Upon landing, Professor Hodges and the SpaceX engineers say, spacefarers could live on the Starship, the first of identical spacecraft-turned-skyscrapers that ultimately spread out across the solar system.
Brian Hurley says that means the first experimental touchdown of the robotically piloted Starship on the Moon could carry a prefabricated landing platform, to be positioned by a squad of robots, while the ship provides living spaces for scores of future astronauts.
Professor Hodges tells me in an interview that, in light of the rush to triumph in Moon Race II, NASA might even delay the assembly of lunar landing platforms until after the first American astronauts reach the crater-surrounded finishing line.
“I don’t think they absolutely need a landing pad for Starship or Blue’s lander,” says Hodges, who has teamed up with NASA to help train Allied astronauts on surface operations.
“I think there is enough urgency to not be beaten to the Moon by the Chinese that they want to get Americans there as quickly as they can.”
Spacecraft designer Zubrin says that SpaceX could completely avoid the looming dangers and complexity of landing a Starship on the alien terrain of the Moon by rapidly prototyping and launching a miniature version of the Starship.

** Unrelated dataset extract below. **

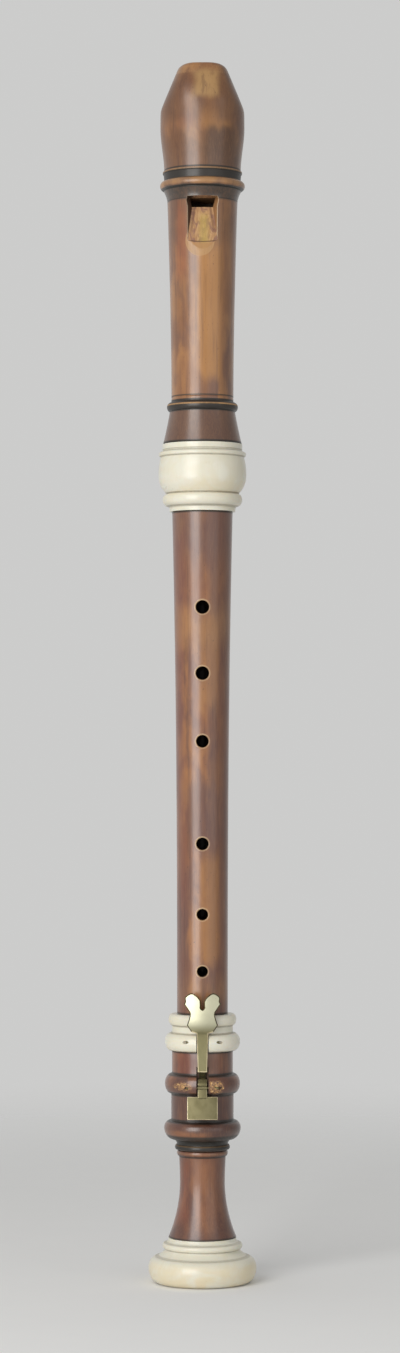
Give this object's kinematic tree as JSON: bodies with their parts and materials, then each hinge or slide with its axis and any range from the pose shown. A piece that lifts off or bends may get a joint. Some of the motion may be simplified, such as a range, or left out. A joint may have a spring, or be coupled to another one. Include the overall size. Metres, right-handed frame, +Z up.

Robert Zubrin, who designed an early prototype of the Space Launch System Moon rocket, shown here, says SpaceX needs to rapidly develop a mini-Starship to ace future lunar landings. (Joe Burbank/Orlando Sentinel/Tribune News Service via Getty Images)
TNS
This mini-Starship, which he calls a Starboat, would feature just one-fifth the mass of the mothership, and act as a shuttle to transport astronauts from an orbiting Starship down to the surreal polar region of the Moon.
Many of the Herculean tech challenges now facing a Starship descent onto the Moon “would be much, much, easier to solve if the Starship were coupled with a mini-Starship, or Starboat, that could serve the function of lunar orbit to surface ferry.”
“The big Starship would never have to land.”
“Instead it could be used to refuel the Starboat from orbit.”
In the future, Dr. Zubrin says, “A similar Starboat could also serve as a ferry from Mars orbit to the surface.”